Эпизод с гибелью на рельсах вокзального сторожа в романе Толстого звучит как предостережение этих же злых сил. Анна Каренина воспринимает эту роковую случайность именно как «дурное предзнаменование» для нее самой: «Каренина села в карету, и Степан Аркадьич с удивлением увидал, что губы ее дрожат, и она с трудом удерживает слезы. — Что с тобой, Анна? — спросил он, когда они отъехали несколько сот сажен. — Дурное предзнаменование, — сказала она» (ч. I, гл. XVIII). Мотив преследующего рока входит в целый комплекс идей Толстого, связанных с темой отмщения, и этот толстовский мотив звучит также и у Булгакова как мотив предостережения: «Берлиоз... подбежал к турникету и взялся за него рукой. Повернув его, он уже собирался шагнуть на рельсы, как в лицо ему брызнул красный и белый свет: загорелась в стеклянном ящике надпись "Берегись трамвая!"» (гл. 4).

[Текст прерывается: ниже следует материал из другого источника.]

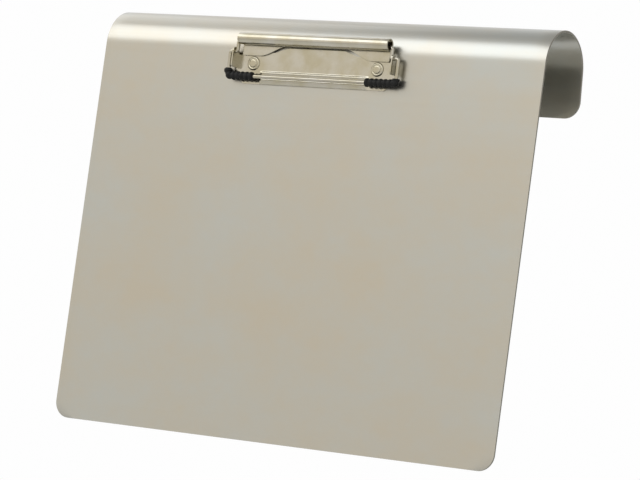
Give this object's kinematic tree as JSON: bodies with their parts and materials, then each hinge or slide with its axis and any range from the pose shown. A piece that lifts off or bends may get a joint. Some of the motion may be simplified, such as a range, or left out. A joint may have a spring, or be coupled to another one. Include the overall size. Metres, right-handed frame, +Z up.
{
  "type": "hanging clipboard",
  "caption": "Landscape sheet-metal clipboard with a half-round hook along its top edge, for hanging on a bed's footboard, and a low sprung wire clip with rubber-sleeved corners.",
  "frame": {"origin": "centre of the hook's bend, at mid-width", "axes": "+X along the hook, to the right seen from the clip's side; +Y from the front panel to the back; +Z up, the panel hanging along -Z"},
  "size_m": [0.305, 0.0558, 0.2516],
  "materials": {
    "board_metal": "fine satin, slightly warm",
    "clip_plate": "bright nickel plate",
    "rivet_metal": "bright nickel plate",
    "lever_plate": "bright nickel plate",
    "bail_wire": "bright nickel plate",
    "sleeve_rubber": "matt black"
  },
  "bodies": {
    "board": {"board": "board_metal", "clip_base": "clip_plate", "rivet_left": "rivet_metal", "rivet_right": "rivet_metal"},
    "clip": {"lever": "lever_plate", "wire_bail": "bail_wire", "sleeve_left": "sleeve_rubber", "sleeve_right": "sleeve_rubber"}
  },
  "joints": [
    {"name": "lever_press", "type": "hinge", "parent": "board", "child": "clip", "pos_m": [0.001, -0.0265, -0.0022], "axis": [-1, 0, 0], "range_deg": [0, 10], "stiffness_Nm_per_rad": 0.2, "springref_deg": -8.59}
  ]
}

У Толстого Анна просит за жену погибшего на рельсах сторожа: «Ах, если бы вы видели, графиня, — говорил Степан Аркадьич. — И жена его тут... Ужасно видеть ее... Она бросилась на тело. Говорят, он один кормил огромное семейство. Вот ужас! — "Нельзя ли что-нибудь сделать для нее?" — взволнованным шепотом сказала Каренина» (ч. I, гл. XVIII). Эту же самую фразу, передающую глубокое сострадание и истинное милосердие, мы слышим и в романе Булгакова в просьбе Маргариты, созерцающей страдания Фриды в аду: «Так я, стало быть, могу попросить об одной вещи? <...> Я хочу, чтобы Фриде перестали подавать тот платок, которым она удушила своего ребенка» (гл. 24). Мотив милосердия, связанный у Толстого с Анной, развивается у Булгакова в целую сюжетную линию — ряд эпизодов с Маргаритой, милосердно просившей об избавлении от наказания грешницы Фриды.